Here’s a chart to illustrate the power of bulbils-

 
      Start 9 months later 12 months later 21 months later
      October 15, 2018 July 15, 2019 October 15, 2019 July 15, 2020
  Porcelains- Buys 1 pound of bulbs (8 bulbs), plants them (32 cloves) harvests 32 medium bulbs plants 132 cloves harvests 132 bulbs
      Buys 4 bundles of scapes (2800 bulbils), plants them harvests 2800 medium rounds plants 2800 rounds harvests 2800 bulbs, varying size
             
  Rocamboles Buys 1 pound of bulbs (8 bulbs), plants them (64 cloves) harvests 64 medium bulbs plants 512 cloves harvests 512 bulbs
      Buys 4 bundles of scapes (224 bulbils), plants them harvests 112 medium rounds plants 112 rounds harvests total of 1008 bulbs, varying size
        AND harvests 112 small/medium bulbs plants 896 cloves  

Now, I’ve simplified some things. I’ve removed natural losses that happen over than time- but the percentages are roughly similar so they don’t change it in an apples-to-apples comparison. Some people point out that at the first harvest, you have little to no fully functional product- not easy to eat, not easy to sell. But what happens at the next year is the big difference. Two years into the “program” and the bulbil start is looking pretty nice. Thanks to the power of exponentials, we can see that clove counts and varying bulbil counts have a strong effect on final outcomes.

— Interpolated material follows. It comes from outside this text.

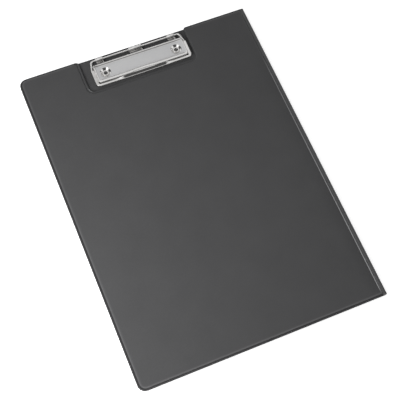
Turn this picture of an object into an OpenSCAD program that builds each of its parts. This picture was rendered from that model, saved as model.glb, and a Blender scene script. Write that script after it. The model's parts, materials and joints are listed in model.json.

Another thing to note is that since bulbils are a smaller plant, you will be planting more densely, so they won’t be taking up the same per-plant space. You can thickly sow bulbils (almost like you would a row of beets, or peas, since they are similar size) in a shallow trench, and grow them in a thick row, harvesting the little gems in batches.

All in all, I always believe in diversification of strategies. For established varieties, I use bulbils as planting stock so I have more bulbs to sell at market. For a Rocambole, every 8 bulbils I plant lets me sell one more 8-cloved bulb at market. And with TLC those bulbils will give a reasonable yield. For new varieties, I plant it all- cloves, bulbils, everything. My goal is to get plant population up, fast, and have more to pick from for selecting my strain.